Editorial
Para tentar entrar nos trilhos
Recentes alterações no arcabouço regulatório estão facilitando o investimento em ferrovias no Brasil
Durante muito tempo, o Estado de São Paulo ficou conhecido como a “Locomotiva do Brasil”. E isso não era mera figura de linguagem por conta da sua importância dentro da federação. Em seu auge, na década de 1940, a malha ferroviária paulista chegou a ter uma extensão de 8,6 mil quilômetros, somadas as estradas de ferro particulares, estaduais e federais.
A decadência do setor após o ciclo do café, acentuada com a concorrência do transporte rodoviário, reduziu esse número para os 5,7 mil quilômetros atuais. Destes, grande parte é de propriedade da União, que já tinha o controle de antigas empresas como a Noroeste, a E.F. Santos Jundiaí e a Central do Brasil, e com quem a antiga Ferrovia Paulista S/A (Fepasa) foi negociada em 1998 pelo Governo do Estado como pagamento de dívidas.
Desde a desestatização do setor, na segunda metade da década de 1990, o investimento em algumas rotas que atravessam o Estado contrasta com o abandono de outras. Um levantamento do Grupo de Trabalho de Ferrovias (GF Ferrovias) do governo paulista mostrou recentemente que a malha ativa de trilhos em São Paulo (2.390 km) é menor do que a metade do total -- apenas 46% dos 5,7 mil quilômetros. Uma das linhas nessa situação é a atual Malha Oeste, a qual compreende parte da antiga Estrada de Ferro Sorocabana (EFS) entre Bauru e Mairinque, passando por Sorocaba.
A operação pela iniciativa privada em substituição à antiga Fepasa, iniciada em janeiro de 1999, trouxe várias propostas de recuperação para essa ferrovia. Como o projeto Vetria, que previa o transporte de minério entre Corumbá (MS) e Santos (SP), ou o Corredor Ferroviário Central, unindo os portos de Santos (Atlântico) e Ilo (Pacífico), no Peru.
Entretanto, ao longo de 23 anos de concessão, as empresas que se sucederam não conseguiram reverter a degradação e dilapidação do patrimônio público, culminando no pedido de relicitação da concessão (devolução negociada) pelo atual concessionário -- último de uma longa lista (Ferroban, Brasil Ferrovias, Novoeste, América Latina Logística e Rumo) -- junto ao Ministério da Infraestrutura.

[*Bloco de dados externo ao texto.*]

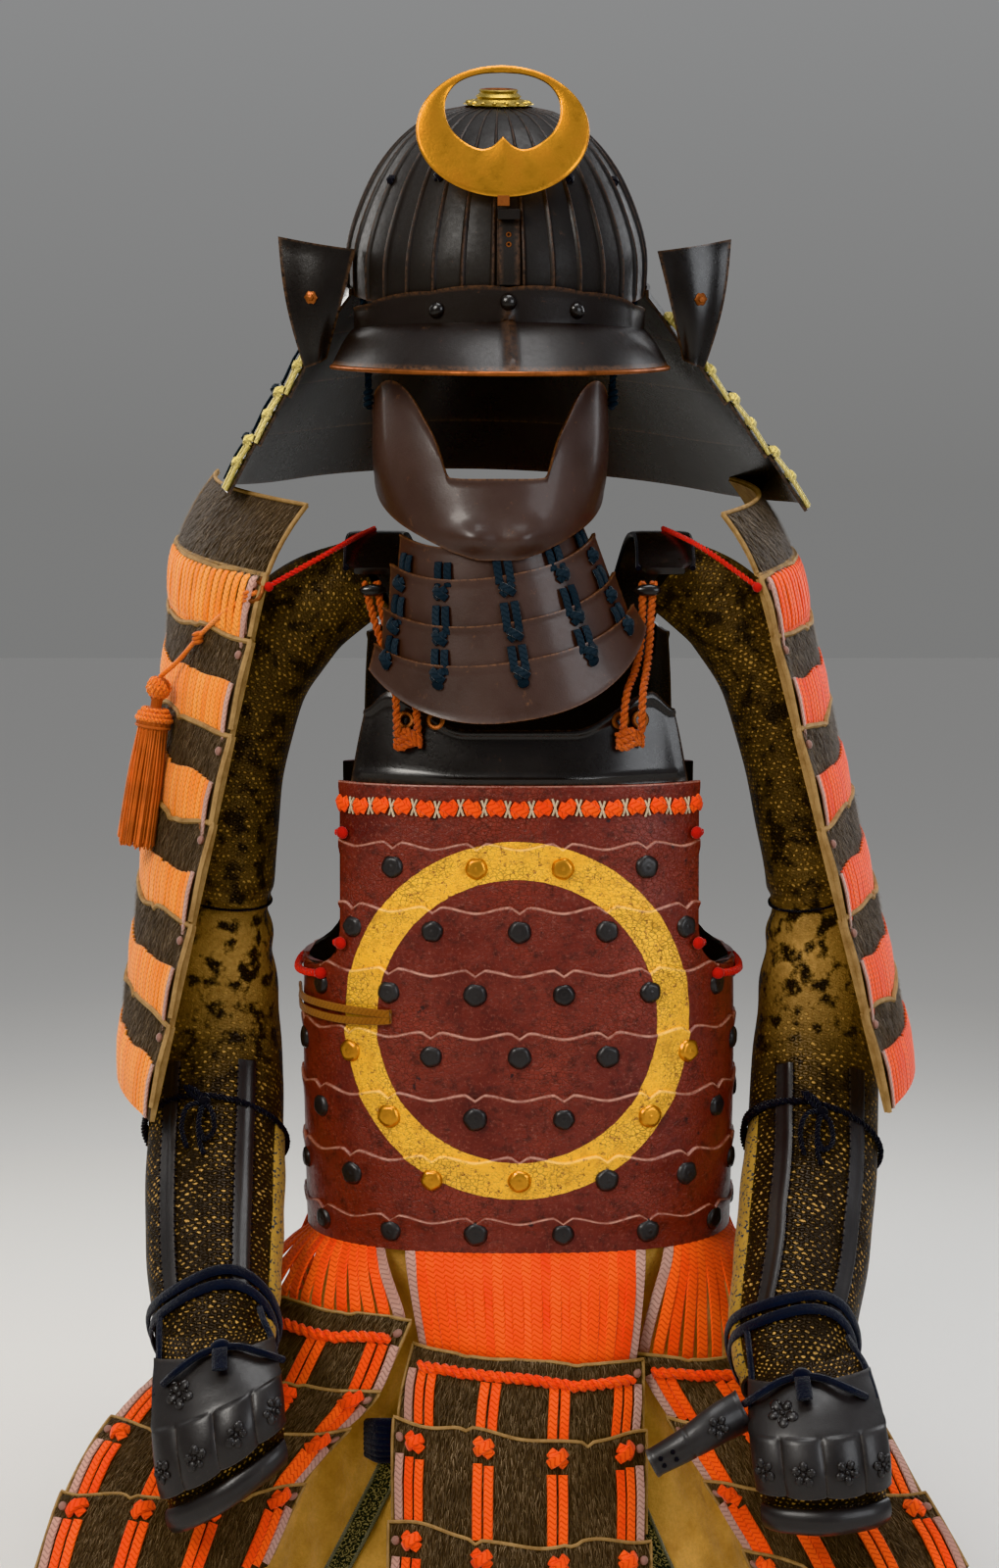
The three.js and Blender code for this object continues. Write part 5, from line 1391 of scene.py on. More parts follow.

Uma das mais recentes propostas de reativação vem do Palácio dos Bandeirantes e passa pelo Plano Estratégico Ferroviário (PET), que a Secretaria de Logística e Transportes (SLT) do Governo do Estado planeja criar para alavancar o modal sobre trilhos em São Paulo, promovendo o desenvolvimento econômico sustentável. O recém-criado GT Ferrovias já tem realizado reuniões e audiências com prefeitos de todo o Estado, bem como as entidades representativas do setor, para ouvir as demandas e levantar soluções técnicas.
De forma integrada, os governos de Mato Grosso do Sul e do Estado de São Paulo sinalizam que vão unir forças para reativar a Malha Oeste, por meio da criação de planos estaduais de ferrovias, podendo traçar, em conjunto, estratégias mais ágeis para operacionalizar e reativar os mais de 1,9 mil km de Corumbá (MS) até Mairinque (SP).
Por outro giro, a União dá andamento ao processo de relicitação da concessão, tendo sido contratado um consórcio para realizar os estudos de viabilidade técnica e econômica que apontarão o modelo mais adequado para a futura exploração do negócio.
A Malha Oeste teve a qualificação recomendada no Programa de Parceria de Investimentos (PPI) do governo federal em dezembro de 2020, após o pedido de relicitação impetrado pela Rumo, e a relicitação é prevista para acontecer em 2024.
Recentes alterações no arcabouço regulatório estão facilitando o investimento em ferrovias no Brasil. Como o programa federal Pró-Trilhos, que incentiva a construção de ferrovias por autorizações. A modalidade, que já existiu nos tempos do Império, foi reinstituída no País pela medida provisória 1.065/21 e pela lei 14.273/2021 -- esta, originária do PLS 261 apresentado ao Senado em 2018. Outra saída é a implantação de “shortlines”, ferrovias alimentadoras curtas muito comuns nos Estados Unidos, e que serão incentivadas pelo futuro PEF do governo de São Paulo.
Independentemente da solução adotada, o mais importante é que ela, de fato, recoloque a Malha Oeste nos trilhos, de forma a assegurar que a ferrovia será a melhor solução logística para a redução no volume de cargas que abarrota as rodovias sul-matogrossenses e paulistas, ironicamente paralelas à Malha Oeste.